In earlier iterations, the site was a blacksmith shop and wagon-wheelery and, later on, a cowboy bar for the hands riding herd on the King Ranch's 4,300-acre beef-fattening operation that sprawled across the hills hereabouts.
Two years ago, though, co-owners K.C. Kulp, a recovering stockbroker, and horseman Luke A. Allen envisioned a place for the other Chester County - not the old rough riders, but the three-day event riders; adios, cowboys, and howdy, Michael Matz, Barbaro's mythic trainer, and the Strawbridge heiresses, wiry Irish jockeys and Derby strategists, nearby neighbor Dick Vermeil, and foxhunters, pony racers and steeplechasers.
For a decent meal, this crowd should drive 20 minutes to Kennett Square? 40 minutes to the bright lights of West Chester? Forget about the steel town of Coatesville, six miles north.
The new owners raised the roof, pitching it steeper, exposing the rafters: "Before, you could touch the ceiling," a local pointed out: "Not that you'd want to."
They warmed the walls with clubby paneling. Hung inviting English lanterns; scrubbed away all trace of neon beer-sign or sporting paraphernalia, excepting the bronzed riding crop that they had sculpted for the door handles.
If there was to be a tasteful evocation of the English hunt scene, certainly tasteful food would need to follow suit.
That job would fall to Jason Ziglar, a serious young chef, late of the revamped Marshalltown Inn.
It is Wednesday, race night at the Whip, but there's a lull after lunch, before the screenings get under way. Stragglers finish their pints of Guinness. On the flat-screen TV over the fireplace, a cricket championship flickers listlessly.
Ziglar presides over a standard menu - a popular steak au poivre ($25.95), pan-seared scallops with pear and cardamom chutney, and a ragu of Chester County specialty mushrooms with braised veal short rib.

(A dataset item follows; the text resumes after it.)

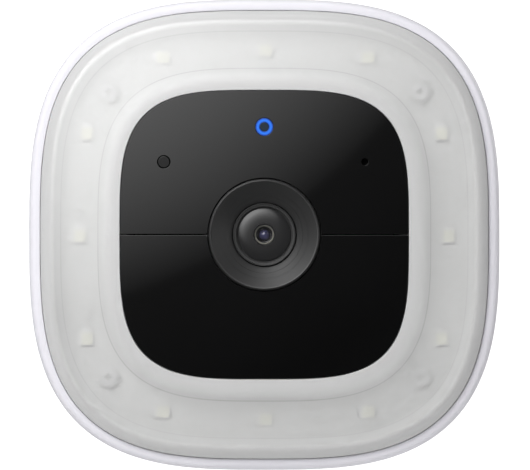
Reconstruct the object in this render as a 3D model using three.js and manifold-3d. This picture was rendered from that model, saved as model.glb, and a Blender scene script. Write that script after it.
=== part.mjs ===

But it's the well-rendered English fare - the Toad-in-the-Hole (sausages in skillets of puffed Yorkshire pudding), a leek-and-cabbage-stuffed potato cake known as "Bubble and Squeak," ground lamb (not beef!) shepherd's pie - that appears to fuel patrons at the bar, huddled at the communal coffee table and at a fair number of the family tables in back, as well.
There were challenges. Ziglar tried six brands of pork banger sausage for the bangers and mash, before finding a good one. He was loath to attempt the owners' request for a Scotch egg, the components of which are a hard-cooked egg wrapped in a thin layer of ground pork, lightly breaded and then deep-fried, so as not to slight any of the cholesterol-food groups. (Still, with Coleman's mustard, folks, you can't put it down; it's hot and crunchy outside, slick and rich and cool in the interior.)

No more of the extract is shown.